I’ve been busy moving to a new apartment this weekend which delayed this post a bit. Here we go, though.
The Roman politics module is a part of the game that has gone through a lot of re-design over the years, almost as much as the many battle engine iterations, although it hasn’t seen quite as much implementation. The reason is that it offers some unique challenges with respect to the gameplay; for instance, the frequency of elections. Given the time scale (250 years), having an election every year (as was historical) is right out. The obvious alternative is to have them occuring at longer intervals; in my designs usually every three years. Another problem is how to distribute offices. Should it be vote based? Resolved automatically according to some “popularity” (the Pax Romana way, IIRC)? Some completely different approach? This would not be so hard if each election had the same amount of “prizes”, but in a game of world conquest, one would invariably have few provinces being assigned at the beginning and many (up to 15) assigned toward the end of the game. How to make sure that the elections in the early part of the game remain as “exciting” as the ones at the end?
In this, and the following posts, I’ll try and describe the ideas of the political gameplay for the Romans in Imperium. Your thoughts, reactions, etc., are all very welcome (use the forum). As usual when discussing the Imperium design, I’ll note that these are primarily “ideas”; the actual implementation may differ considerably.
The core of Imperium is its characters; the nobles of your factions. In Roman politics, the most important person(s) is the “Pater Familias”, the head of each family. In each faction, you may appoint three Nobles: a Faction Leader (your “avatar”), a Political Spokesperson (prepares legislation) and a Lawspeaker (affects prosecution). The families of these three personalities will be directly connected to your faction, and will follow your lead, until you either alienate them or dismiss them. The three persons in your faction “council” are the agents for your political gameplay (i.e., they are the ones that can perform political actions).
In addition to the up to three families the player can control through these offices, the player may have a number of additional families affiliated to his faction through “political favors” (more on these latter). These affiliated families are a crucial element of the game play.
The object of the political game play is to win the benefits of elections: provinces and prestige. An election is “called” by a faction when it feels the time is right; once an election is called, it is then the job of the officiating faction to try and create a distribution of the election benefits that will be accepted by the other factions.

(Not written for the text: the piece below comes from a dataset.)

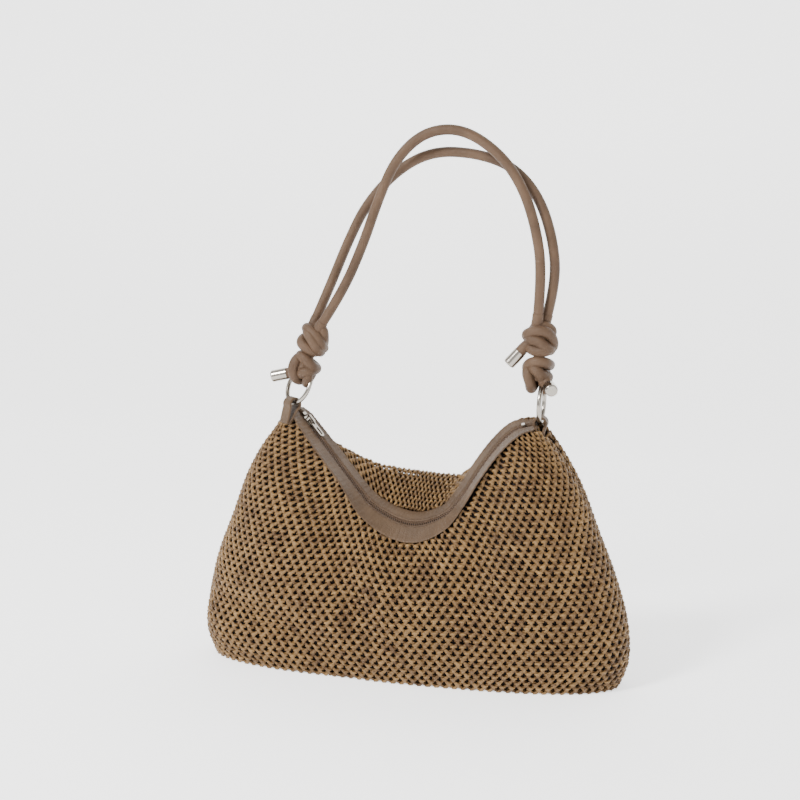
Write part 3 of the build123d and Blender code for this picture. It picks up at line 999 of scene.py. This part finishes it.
def knot(name, foot, up, strands, node, tails=()):
    """Interlaced turns of cord, and the cord's ends that leave them."""
    place = knot_frame(foot, up)
    paths = [smooth_path(place(strand), 12 * len(strand)) for strand in strands]
    for tail in tails:
        paths.append(smooth_path(tail, 30))
    return part(tubes(name, paths, KNOT_CORD, LEATHER_CORD, 18), "handle", "cord", node)


def tail_points(inside, mouth, direction):
    """Cord's short end, from inside a knot into its metal cap."""
    mouth, direction = np.array(mouth, float), unit(np.array(direction, float))
    return [inside, mouth - direction * 6, mouth, mouth + direction * 8]


# Strands of each knot as points (right, front, height), seen from the front
LEFT_UPPER = [
    [(10, -4, 8), (9, 6, 13), (3, 8.5, 19), (-6, 6, 22), (-9, -2, 20), (-4, -8, 16), (5, -8, 14)],
    [(-9, -5, 20), (-5, 7, 19), (1, 10, 15), (7, 8, 9), (9, 0, 5), (4, -8, 5), (-5, -7, 8)],
    [(-5, -8, 12), (-9, 0, 11), (-7.5, 7, 8), (-1, 8, 5.5), (5, 5, 4), (8, -3, 7), (3, -8, 12)],
    [(8, -6, 12), (9, 2, 18), (7, 4, 24), (1, 0, 26), (-5, -5, 22)],
    [(-2, 0, 2), (0, 0, 14), (2, 0, 24)],
]
LEFT_LOWER = [
    [(-8, -6, 20), (-5, 6, 23), (2, 8.5, 21), (8, 6, 17), (9.5, -2, 15), (3, -8, 16), (-5, -8, 18)],
    [(-4, 2, 24), (-8, 6, 18), (-8.5, 7.5, 10), (-5, 6, 2.5), (-1, -2, 0.5), (-3, -7, 8), (-5, -5, 16)],
    [(9, -3, 14), (7, 7, 12), (1.5, 8, 9), (-1, 2, 6)],
    [(2, 4, 15), (6.5, 7, 8), (7, 4, 1.5), (4, -4, 0.5), (5, -8, 8), (4, -6, 17)],
    [(-1, 3, 4), (-1, 5, 12), (1, 3, 26)],
]
RIGHT_UPPER = [
    [(-11, -4, 14), (-11, 5, 18), (-3, 8.5, 22), (6, 7, 21), (10.5, 1, 14), (9, -5, 7), (0, -9, 9)],
    [(-10, -3, 16), (-8, 7, 14.5), (0, 9.5, 13), (7, 8, 8), (9, 1, 6), (4, -8, 10), (-5, -7, 14)],
    [(9, -2, 9), (7.5, 7, 6), (0, 8.5, 4.5), (-7, 5, 6), (-8, -4, 9), (-1, -9, 12)],
    [(-8, -5, 17), (-5, 2, 24), (2, 1, 26), (8, -3, 22), (6, -8, 15)],
    [(-1, 0, 1), (-1, 5, 8), (1, 5, 18), (0, 0, 25)],
]
RIGHT_LOWER = [
    [(9, -4, 18), (7, 6, 21), (0, 9, 22), (-7, 6, 19), (-9.5, -1, 14), (-3, -8, 14), (5, -8, 16)],
    [(-9, 2, 17), (-8, 7, 10), (-5.5, 5, 2), (-5, 0, -3), (-3.5, -6, 3), (-4, -6, 12)],
    [(-5, 5, 17), (0, 9.5, 14), (6, 7.5, 9), (8.5, 0, 8), (3, -8, 9), (-4, -7, 12)],
    [(3, 7, 12), (6.5, 5, 4), (6.5, 0, -3), (5.5, -6, 3), (5, -6, 12)],
    [(-1, 2, 6), (0, 4, 14), (0, 2, 22), (0, 0, 29)],
]


def cord_neck(foot, up, route, height=12.0):
    """Cord's hidden start, from inside its knot to its first free point."""
    first, second = np.array(route[0], float), np.array(route[1], float)
    return [foot + up * height, first - unit(second - first) * 6, first, first + unit(second - first) * 5]


LEFT_UPPER_FOOT, RIGHT_UPPER_FOOT = LEFT_KNOTS + LEFT_UP * 26.5, RIGHT_KNOTS + RIGHT_UP * 26.5
knot(
    "left_lower_turns", LEFT_KNOTS + LEFT_LEAN, LEFT_UP, LEFT_LOWER, "left_lower_knot",
    tails=[
        tail_points((-104, -4, 274), (-117, -3, 270.5), (-0.97, -0.08, -0.22)),
        tail_points((-102, -3, 278), (-105, 12, 275.5), (-0.25, 0.95, -0.17)),
    ],
)
knot(
    "left_upper_turns", LEFT_UPPER_FOOT + LEFT_LEAN, LEFT_UP, LEFT_UPPER, "left_upper_knot",
    tails=[cord_neck(LEFT_UPPER_FOOT, LEFT_UP, route) for route in (FRONT_CORD_ROUTE, BACK_CORD_ROUTE)],
)
knot(
    "right_lower_turns", RIGHT_KNOTS, RIGHT_UP, RIGHT_LOWER, "right_lower_knot",
    tails=[tail_points((118, -4, 281), (126.5, -15, 270.5), (0.3, -0.95, -0.08))],
)
knot(
    "right_upper_turns", RIGHT_UPPER_FOOT, RIGHT_UP, RIGHT_UPPER, "right_upper_knot",
    tails=[tail_points((109, -1, 308), (98.2, -2.8, 298), (-0.66, -0.1, -0.74))]
    + [cord_neck(RIGHT_UPPER_FOOT, RIGHT_UP, route[::-1]) for route in (FRONT_CORD_ROUTE, BACK_CORD_ROUTE)],
)

# ---------------------------------------------------------------- CAD pieces that show

METAL_NODES = [
    "zipper_top_stop", "zipper_bottom_stop", "zipper_slider", "zipper_pull", "left_ring", "right_ring",
    "cord_tip_left_front", "cord_tip_left_back", "cord_tip_right_front", "cord_tip_right_back",
]
for node in METAL_NODES:
    for place in frame["nodes"][node].material_slots:
        place.material = NICKEL

# ---------------------------------------------------------------- floor, light and camera


def backdrop():
    """Pale floor that turns up into a wall behind."""
    front, back, bend, half, height = -2600, 900, 500, 4000, 3200
    turns = np.linspace(0, pi / 2, 16)[1:]
    profile = [(front, 0), (back, 0)]
    profile += [(back + bend * sin(a), bend * (1 - cos(a))) for a in turns]
    profile += [(back + bend, height)]
    rows = [[(x, y, z - 0.05) for x in (-half, 0, half)] for y, z in profile]
    n = Nodes("floor")
    patch = n.noise(n.place(), 2.0)
    n.colour(n.ramp(patch, [(0.3, (0.86, 0.86, 0.855)), (0.7, (0.88, 0.88, 0.875))]))
    n.set(Roughness=0.9, Specular_IOR_Level=0.1, Emission_Color=(1, 1, 1, 1), Emission_Strength=1.25)
    grid = np.array(rows, float)
    floor = new_mesh("floor", grid.reshape(-1, 3), grid_faces(*grid.shape[:2]), n.material)


def area_light(name, place, target, size, power):
    """Round white light that faces a target."""
    light = bpy.data.lights.new(name, "AREA")
    light.shape = "DISK"
    light.size = size
    light.energy = power
    obj = bpy.data.objects.new(name, light)
    bpy.context.scene.collection.objects.link(obj)
    obj.location = place
    obj.rotation_euler = (Vector(target) - Vector(place)).to_track_quat("-Z", "Y").to_euler()


def world(strength):
    """Even white light from all round."""
    scene_world = bpy.data.worlds.new("studio")
    bpy.context.scene.world = scene_world
    scene_world.use_nodes = True
    background = scene_world.node_tree.nodes["Background"]
    background.inputs["Color"].default_value = (1, 1, 1, 1)
    background.inputs["Strength"].default_value = strength


def camera(target, azimuth, elevation, distance, lens):
    """Camera that looks at a target; azimuth 0 looks along +Y."""
    data = bpy.data.cameras.new("camera")
    data.lens = lens
    data.sensor_width = 36
    obj = bpy.data.objects.new("camera", data)
    bpy.context.scene.collection.objects.link(obj)
    a, e = radians(azimuth), radians(elevation)
    away = Vector((sin(a) * cos(e), -cos(a) * cos(e), sin(e)))
    obj.location = Vector(target) + away * distance
    obj.rotation_euler = (-away).to_track_quat("-Z", "Y").to_euler()
    bpy.context.scene.camera = obj


backdrop()
area_light("key", (-0.9, -1.3, 1.5), (0, 0, 0.15), 0.5, 62)
area_light("fill", (1.4, -1.2, 0.9), (0, 0, 0.15), 1.4, 8)
world(0.95)
camera((-0.011, 0, 0.25), 15, 10, 1.3, 65)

Once the proposal is ready, all of the factions vote for the proposal; a majority for passes the proposal into law, a majority against cancels the proposals. Each faction receives votes for its senators in Rome, and may choose to use up the votes of its affiliated families (if an affiliated family is used in a vote, it will consider its obligations to the faction discharged and become unaligned again). As there will usually be anywhere from 8-12 families not directly affiliated to factions, this ensures that the balance of power between factions may shift frequently as the families outside of the core factions change allegiances from year to year.
If the officiating faction fails in its proposal, the faction of the Princeps Senatus (official head of the Senate) gets a chance to put together a proposal.
In the turns after an election, offices and benefits gradually become available again; how soon depends on the office and how much time has passed since the office was last reassigned. In general, offices will follow a cycle where they come up for reassignment every 3-5 years. It is thus up to the factions to determine when to call for an election. Since the side that calls the election gets a big advantage in being able to form a coalition, it is advantageous to call before the other factions; but of course, the earlier the call, the fewer benefits are available for distribution. Hopefully, the decision of when to call and when to let other factions call will provide for some interesting decision making.